Manager’s Machinations Work for Angels

<i> Times Staff Writer </i>

After watching more than a week of mind-numbing, asleep-at-the-wheel baseball, Angel Manager Cookie Rojas took it upon himself Sunday to inject a little life into the doldrums of Anaheim.

Sure, it would’ve been easy to stay with starting pitcher Chuck Finley, who had four-hit the Texas Rangers through six strong innings. And, sure, it would’ve been simple to keep Jack Howell in the lineup after he had doubled, hit a homer and driven in 3 runs in his first 3 at-bats.

But why settle for a ho-hum 4-1 lead when chills and thrills and a 6-5, come-from-behind Angel victory can be yours?

Before Wally Joyner’s bases-loaded dunker to left field with two outs in the bottom of the ninth could score Darrell Miller and Thad Bosley with the tying and winning runs, Rojas had spun a sometimes inexplicable but always engrossing web of strategy and intrigue that all but unraveled in the top of the ninth.


First, he pulled Finley from a four-hit, seven-strikeout, one-run effort after he walked Mike Stanley to open the seventh--handing the ball to Greg Minton.

Minton would leave the game with the bases loaded and no outs in the top of ninth.

Then, in the eighth inning, he used George Hendrick to pinch-hit for Howell, who had doubled in a run in the second inning and delivered a two-run home run in the sixth.

Hendrick grounded into an inning-ending double play.


Then, in the ninth, he replaced Minton with Bryan Harvey, whose first assignment was to pitch to pinch-hitter Pete O’Brien.

O’Brien turned a 4-1 Ranger deficit into a 5-4 lead with the second grand slam of his career.

This isn’t the recommended way to win baseball games, but none of 23,936 in the Anaheim Stadium stands could say it wasn’t exciting.

On to the bottom of ninth--or Cookie’s Revenge--where Rojas, having managed the Angels into this mess, promptly managed them out of it.


With Miller on first base and one out, Rojas had Johnny Ray bat for Dick Schofield.

Ray singled to left and was lifted for pinch-runner Bosley.

Texas switched pitchers, replacing left-handed Mitch Williams with right-handed Dwayne Henry, and Rojas switched hitters--batting Bob Boone for Devon White.

In addition, Rojas sent both Miller and Bosley running on Henry’s full-count pitch to Boone.
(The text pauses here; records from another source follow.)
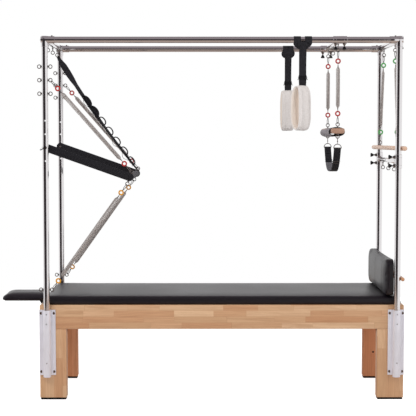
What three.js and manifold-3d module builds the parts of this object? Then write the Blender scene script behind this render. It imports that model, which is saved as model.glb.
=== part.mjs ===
// Pilates trapeze table: a block-board base and mattress under a tubular canopy, with a push-through bar on
// the left posts, a trapeze on a sliding cross tube, two slings, and a roll-down bar on the right posts.
// Millimetres, +Z up, +X towards the roll-down end, +Y towards the rear long side.
// The origin is on the floor under the middle of the whole table.
import * as THREE from "three";
import { mergeVertices } from "three/addons/utils/BufferGeometryUtils.js";
import Module from "manifold-3d";

const wasm = await Module();
wasm.setup();

// Clearances and overruns
const SEAT_GAP = 0.3;
const RUNNING_GAP = 0.8;
const SINK = 1.5;
const OVERRUN = 3;
const MERGE = 1e-3;

// Facets
const TUBE_SIDES = 16;
const SMALL_SIDES = 8;
const WIRE_SIDES = 4;

// Wooden base
const BASE_LENGTH = 2200;
const BASE_WIDTH = 700;
const BASE_HEIGHT = 577;
const APRON_DEPTH = 146;
const APRON_THICK = 35;
const LEG_WIDTH = 160;
const LEG_THICK = 70;
const WOOD_EASE = 4;
const FOOT_THICK = 12;
const FOOT_INSET = 4;
const DECK_THICK = 18;
const BATTEN_WIDTH = 60;
const BATTEN_DEPTH = 40;
const BATTEN_SHARES = [-0.28, 0, 0.28];

// Mattress
const MATTRESS_END_INSET = 5;
const MATTRESS_SIDE_INSET = 8;
const MATTRESS_HEIGHT = 56;
const MATTRESS_CORNER = 34;
const MATTRESS_ROLL = 20;
const MATTRESS_CROWN = 6;
const MATTRESS_DRAWN = 3;

// Tubes of the canopy
const TUBE_R = 19;
const TUBE_WALL = 2;
const POST_INSET = 48;
const POST_STANDOFF = 30;
const RAIL_Z = 2164;

// Post sockets
const SOCKET_BOTTOM = 145;
const SOCKET_LENGTH = 405;
const SOCKET_WIDTH = 98;
const SOCKET_FLANGE = 8;
const SOCKET_BOSS_R = 23;
const SOCKET_BOSS_DROP = 8;
const SOCKET_NECK = 30;
const SOCKET_FLOOR = 8;
const SCREW_R = 5.5;
const SCREW_HEIGHT = 3.5;
const SCREW_INSET_X = 11;
const SCREW_INSET_Z = 21;

// Corner fittings of the canopy
const SLEEVE_R = 21.8;
const RAIL_SLEEVE = 60;
const POST_SLEEVE = 42;
const TUBE_STOP = 22;
const CORNER_BOLT_R = 5;
const CORNER_BOLT_HEIGHT = 5;
const CORNER_BOLT_X = 42;

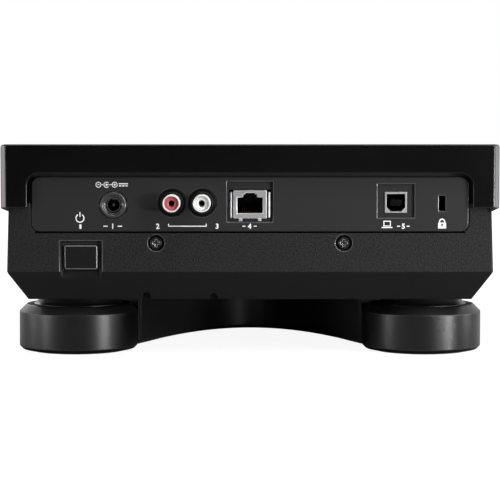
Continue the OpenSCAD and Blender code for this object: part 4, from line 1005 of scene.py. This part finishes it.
# single numbers between two dashes, then the pair with its joining line
for text, x, reach, dash in (("1", -63.4, 3.3, 2.0), ("4", -0.2, 2.6, 1.4), ("5", 70.8, 2.2, 1.4)):
    numeral(marks, text, x, label_y, label_height)
    for side in (-1, 1):
        bar(marks, x + side * reach, label_y, dash, line)
for text, x in (("2", -42.6), ("3", -15.2)):
    numeral(marks, text, x, label_y, label_height)
bar(marks, -28.9, label_y, 17.8, line)
for x in (-37.6, -20.2):
    bar(marks, x, label_y + 0.65, line, 0.9)

# portable computer: a screen over a base
frame_of(marks, computer_x, 62.5, 3.4, 2.6, line)
bar(marks, computer_x, 60.7, 5.0, 0.5)

# padlock: a shackle over a body, with a keyhole in the panel's colour
arc(marks, padlock_x, 63.4, 1.15, 0.55, 0, 180)
for side in (-1, 1):
    bar(marks, padlock_x + side * 1.15, 63.2, 0.55, 0.6)
bar(marks, padlock_x, 61.6, 3.7, 2.7)
print_on("jack_panel_marks", marks, back_matrix(0, 0), ink, "chassis")

keyhole = bmesh.new()
disc(keyhole, padlock_x, 62.0, 0.5)
bar(keyhole, padlock_x, 61.2, 0.36, 0.9)
print_on("padlock_keyhole", keyhole, back_matrix(0, 0), panel_abs, "chassis", proud=0.05)
print("numbers are", label_height, "mm tall, at z =", label_y)

# %% [markdown]
# ## The control panel
# The keys carry plain signs for what they do. A sign is printed on the key itself and
# moves with it, so it is placed on the top of its own node: `top_of` measures the node
# along the panel's directions. Triangles and square brackets are added to the shapes.

# %% Places and shapes for key signs
def top_of(name, height=0.0):
    """Where +Z leaves the middle of a node's top on the sloping panel, at a height in mm above it."""
    spots = [v.co - jog_centre for v in nodes[name].data.vertices]
    across, along, up = [p.x for p in spots], [p.dot(down) for p in spots], [p.dot(out) for p in spots]
    return panel_matrix((max(across) + min(across)) / 2, (max(along) + min(along)) / 2,
                        max(up) + height * MM)


def triangle(bm, x, y, w, h, way=1):
    """A triangle that points right, or left for way -1."""
    polygon(bm, [(x - way * w / 2, y - h / 2), (x + way * w / 2, y), (x - way * w / 2, y + h / 2)])


def bracket(bm, way):
    """A square bracket, open to the right, or to the left for way -1."""
    w, h, line = 1.6, 2.8, 0.45
    bar(bm, -way * (w - line) / 2, 0, line, h)
    for side in (-1, 1):
        bar(bm, way * line / 2, side * (h - line) / 2, w - line, line)


print("play key's top at", [round(v, 4) for v in top_of("play_button").translation])

# %% [markdown]
# ## Signs for playing
# Play and cue are large round keys, with a ring along their rim. Track keys skip to the
# next bar, and search keys run fast, so one has a bar at the arrows' tip and one hasn't.

# %% Signs of the play, cue, track and search keys
def key_ring(bm):
    """The ring along the rim of a large round key."""
    arc(bm, 0, 0, 7.9, 0.5, steps=64)


def play_sign(bm):
    """A triangle and two bars: play and pause."""
    triangle(bm, -2.4, 0, 3.6, 4.2)
    for x in (1.2, 3.2):
        bar(bm, x, 0, 1.1, 4.2)
    key_ring(bm)


def cue_sign(bm):
    """A bar and a triangle that points back to it."""
    bar(bm, -1.9, 0, 1.0, 4.0)
    triangle(bm, 0.7, 0, 3.4, 4.0, -1)
    key_ring(bm)


def track_sign(bm, way):
    """Two arrows to a bar, towards the right for way 1."""
    bar(bm, way * 2.3, 0, 0.6, 2.6)
    for x in (0.9, -1.3):
        triangle(bm, way * x, 0, 2.2, 2.6, way)


def search_sign(bm, way):
    """Two arrows, towards the right for way 1."""
    for x in (1.1, -1.1):
        triangle(bm, way * x, 0, 2.2, 2.6, way)


print("signs for playing ready")

# %% [markdown]
# ## Signs for loops and lists
# The small keys leave little room, so their signs have few lines, and none is thinner
# than 0.4 mm. A loop's start and end are brackets, and its exit is an open circle with
# an arrow. Back is an arrow, and the menu is a list of three lines.

# %% Signs of the loop and list keys
def exit_sign(bm):
    """An open circle with an arrow at its end."""
    arc(bm, 0, 0, 1.4, 0.45, 40, 340)
    triangle(bm, 1.45, 0.75, 1.2, 1.3, -1)


def back_sign(bm):
    """An arrow to the left."""
    triangle(bm, -1.3, 0, 1.9, 2.6, -1)
    bar(bm, 0.9, 0, 2.6, 0.55)


def menu_sign(bm):
    """Three lines."""
    for y in (-1.05, 0, 1.05):
        bar(bm, 0, y, 3.6, 0.45)


print("signs for loops and lists ready")

# %% [markdown]
# ## Signs for tempo and eject
# Two linked rings stand for players that keep the same beat. A closed padlock holds the
# music's pitch while its tempo changes, and plus over minus sets how much a full stroke
# of the fader changes it. Eject is the usual triangle over a line.

# %% Signs of the tempo and eject keys
def sync_sign(bm):
    """Two linked rings."""
    for x in (-0.8, 0.8):
        arc(bm, x, 0, 1.25, 0.42)


def tempo_lock_sign(bm):
    """A small closed padlock."""
    arc(bm, 0, 0.35, 0.85, 0.4, 0, 180)
    bar(bm, 0, -0.45, 2.5, 1.6)


def tempo_range_sign(bm):
    """Plus over minus."""
    bar(bm, 0, 0.5, 2.0, 0.42)
    for y in (0.92, 0.08):
        bar(bm, 0, y, 0.42, 0.42)
    bar(bm, 0, -1.05, 2.0, 0.42)


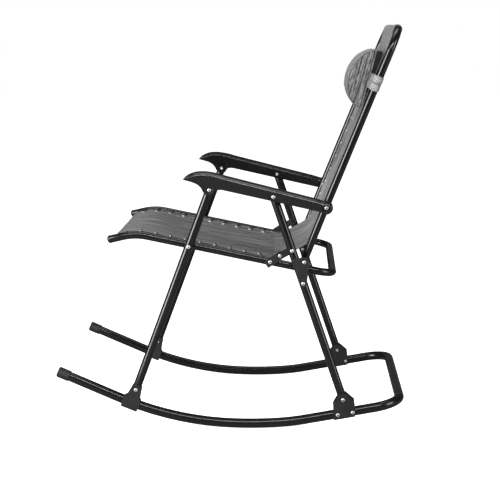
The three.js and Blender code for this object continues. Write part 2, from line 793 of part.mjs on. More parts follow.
sides.forEach(([name, side]) => {
  add(`rocker_cap_${name}`, rockerCap(side), rubber);
  add(`rear_bracket_${name}`, rearBracket(side), paint);
  bracketRivets.forEach((place, i) => {
    add(`bracket_${i ? "rear" : "front"}_rivet_${name}`, rivet(place, side, plateInner, plateOuter), zinc);
  });
  add(`bracket_pivot_rivet_${name}`, rivet(bracketPivot, side, plateInner, plateOuter), zinc);
  add(`rear_leg_${name}`, leg(side, rearArmPivot, bracketPivot, [linkPivot, platePivot]), paint);
  add(`rear_arm_rivet_${name}`, rivet(rearArmPivot, side, armInner, armOuter, { tail: 1.4 }), zinc);
  add(`link_pivot_rivet_${name}`, rivet(linkPivot, side, barInner, legPlane + legRadius, { tail: 1.4 }), zinc);
  add(`plate_pivot_rivet_${name}`, rivet(platePivot, side, legPlane - legRadius, backPlateOuter), zinc);
  add(`armrest_${name}`, armrest(side), plastic);
  add(`front_arm_rivet_${name}`, rivet(frontArmPivot, side, armInner, armOuter, { tail: 1.4 }), zinc);
  add(`back_pivot_rivet_${name}`, rivet(backPivot, side, framePlane - frameRadius, armOuter), zinc);
  add(`front_leg_${name}`, leg(side, frontArmPivot, clipPivot, [seatPivot]), paint);
  const spacer = [framePlane + frameRadius + gap, legPlane - legRadius - gap, 6];
  const seatRivet = rivet(seatPivot, side, framePlane - frameRadius, legPlane + legRadius, { shoulders: [spacer] });
  add(`seat_pivot_rivet_${name}`, seatRivet, zinc);
  add(`front_clip_${name}`, frontClip(side), paint);
  add(`clip_rivet_${name}`, rivet(clipPivot, side, plateInner, plateOuter), zinc);
  add(`seat_cap_${name}`, seatCap(side), plastic);
  add(`seat_lacing_${name}`, lacing(seatSlingLine(), side), bungee);
  add(`link_lug_${name}`, linkLug(side), paint);
  add(`link_bar_${name}`, linkBar(side), paint);
  add(`lug_pivot_rivet_${name}`, rivet(lugPivot, side, lugInner, lugOuter, { tail: 0 }), zinc);
  add(`link_joint_rivet_${name}`, rivet(linkJoint, side, lugInner, barOuter, { tail: 0, head: 1.4 }), zinc);
  add(`back_plate_${name}`, backPlate(side), paint);
  const post = [framePlane + frameRadius + 2 * gap, backPlateInner - gap, 6.5];
  const postRivet = rivet(plateTopPivot, side, post[0], backPlateOuter, { shoulders: [post], tail: 0 });
  add(`plate_top_rivet_${name}`, postRivet, zinc);
  const backLine = [slingBackStart + 6, backLength - 84].map((along) => backPlace(along, 0));
  add(`back_lacing_${name}`, lacing(backLine, side), bungee);
  add(`headrest_strap_${name}`, headrestStrap(side), elastic);
});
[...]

This forced Ranger third baseman Steve Buechele to retreat to the bag.


Boone pinged a bouncer into the hole just vacated by Buechele for an infield single, and the Angels had the bases loaded.

After a strikeout by Tony Armas, the bases remained loaded for Joyner, who immediately fell behind in the count, 0 and 2.

But on Henry’s third pitch, Joyner lunged and popped the ball into the shallow left field. Shortstop Curtis Wilkerson couldn’t flag it down. Neither could left fielder Barbaro Garbey.

The ball fell in and two runs scored.


On an afternoon when Minton and Harvey couldn’t save a victory for Finley, Joyner certainly saved the day for Rojas.

“What a hell of a way to come back,” said Rojas as he slumped into a chair in his office. “I almost had a heart attack in the ninth inning.”

Although he preferred to discuss his idea to send Miller and Bosley running on Henry’s 3-and-2 pitch, Rojas defended each and every decision along the way.

--On pulling Finley: “Finley pitched very well for six innings, but when he walked the first guy in the seventh, I saw he wasn’t throwing the same way. So I brought in Minton and Minton did his job.”


--On replacing Minton with Harvey: “I knew (the Rangers) were going to go with O’Brien (as a pinch-hitter). I still had to go with Harvey. He’s my No. 1.”

--On batting Hendrick for Howell: “It was a tough lefty-lefty situation. Williams was pitching and although he’s wild as hell, he’s pretty damn tough on left-handers. I was trying to get an extra run with Hendrick. If his ball goes through and we get another run, the grand slam means nothing.”

No sense trying to explain it. Sometimes, Cookie Ball simply transcends words.